··· Data provided

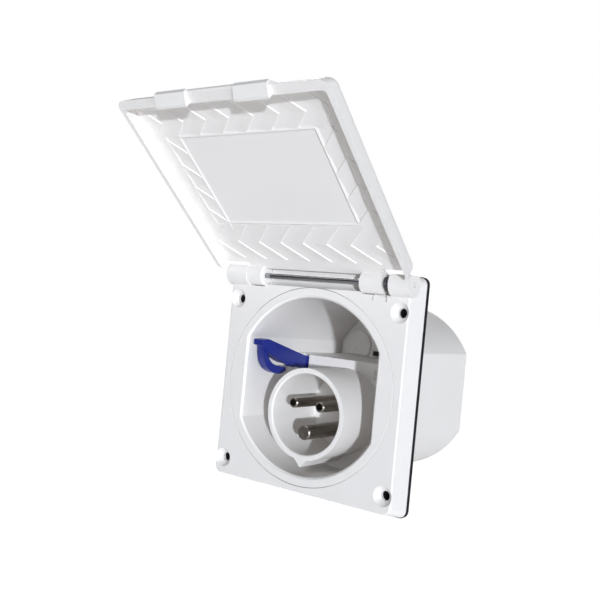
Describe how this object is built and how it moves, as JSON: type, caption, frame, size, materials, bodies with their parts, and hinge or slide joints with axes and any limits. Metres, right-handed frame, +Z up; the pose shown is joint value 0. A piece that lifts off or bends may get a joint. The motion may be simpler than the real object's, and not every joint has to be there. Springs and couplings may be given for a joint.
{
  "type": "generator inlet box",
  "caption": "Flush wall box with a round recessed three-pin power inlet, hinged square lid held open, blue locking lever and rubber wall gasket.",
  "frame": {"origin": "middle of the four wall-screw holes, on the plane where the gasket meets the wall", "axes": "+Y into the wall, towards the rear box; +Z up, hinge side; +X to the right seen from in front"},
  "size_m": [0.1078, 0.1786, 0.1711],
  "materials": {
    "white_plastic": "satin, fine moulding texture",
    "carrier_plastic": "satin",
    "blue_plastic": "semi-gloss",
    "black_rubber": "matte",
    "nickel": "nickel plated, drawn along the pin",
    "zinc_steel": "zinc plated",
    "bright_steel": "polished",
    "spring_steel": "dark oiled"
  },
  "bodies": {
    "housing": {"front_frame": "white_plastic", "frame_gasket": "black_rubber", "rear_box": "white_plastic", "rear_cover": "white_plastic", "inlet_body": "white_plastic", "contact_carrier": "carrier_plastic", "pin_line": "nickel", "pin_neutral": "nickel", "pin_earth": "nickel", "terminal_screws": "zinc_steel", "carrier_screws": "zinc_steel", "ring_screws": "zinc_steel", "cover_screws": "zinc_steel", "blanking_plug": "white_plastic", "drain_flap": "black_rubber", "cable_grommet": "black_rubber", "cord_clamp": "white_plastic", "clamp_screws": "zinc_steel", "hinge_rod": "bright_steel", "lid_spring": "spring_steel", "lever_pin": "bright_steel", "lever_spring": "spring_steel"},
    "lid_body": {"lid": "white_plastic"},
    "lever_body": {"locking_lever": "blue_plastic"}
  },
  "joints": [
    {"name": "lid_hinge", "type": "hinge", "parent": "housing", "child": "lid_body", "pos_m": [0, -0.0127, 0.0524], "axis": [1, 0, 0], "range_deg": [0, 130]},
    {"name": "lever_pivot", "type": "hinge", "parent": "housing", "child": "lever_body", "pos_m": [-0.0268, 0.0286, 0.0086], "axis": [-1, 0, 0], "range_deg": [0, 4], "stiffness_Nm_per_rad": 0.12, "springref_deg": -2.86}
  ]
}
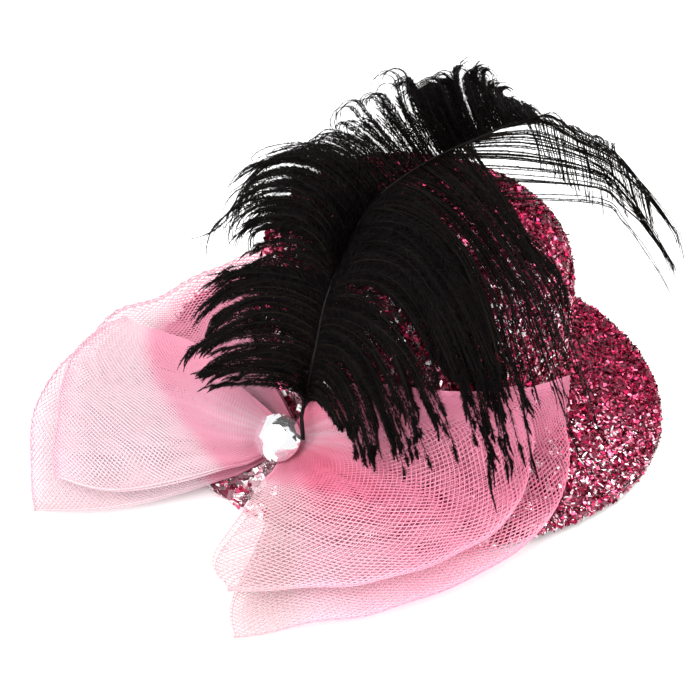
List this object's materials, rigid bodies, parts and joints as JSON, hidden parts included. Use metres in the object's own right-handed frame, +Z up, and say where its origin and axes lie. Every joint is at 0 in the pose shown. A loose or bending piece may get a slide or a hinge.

······

Identify and extract each line of the listing that contains "piece".

*Written solution:*
Describe how this object is built and how it moves, as JSON: type, caption, frame, size, materials, bodies with their parts, and hinge or slide joints with axes and any limits. Metres, right-handed frame, +Z up; the pose shown is joint value 0. A piece that lifts off or bends may get a joint. The motion may be simpler than the real object's, and not every joint has to be there. Springs and couplings may be given for a joint.
List this object's materials, rigid bodies, parts and joints as JSON, hidden parts included. Use metres in the object's own right-handed frame, +Z up, and say where its origin and axes lie. Every joint is at 0 in the pose shown. A loose or bending piece may get a slide or a hinge.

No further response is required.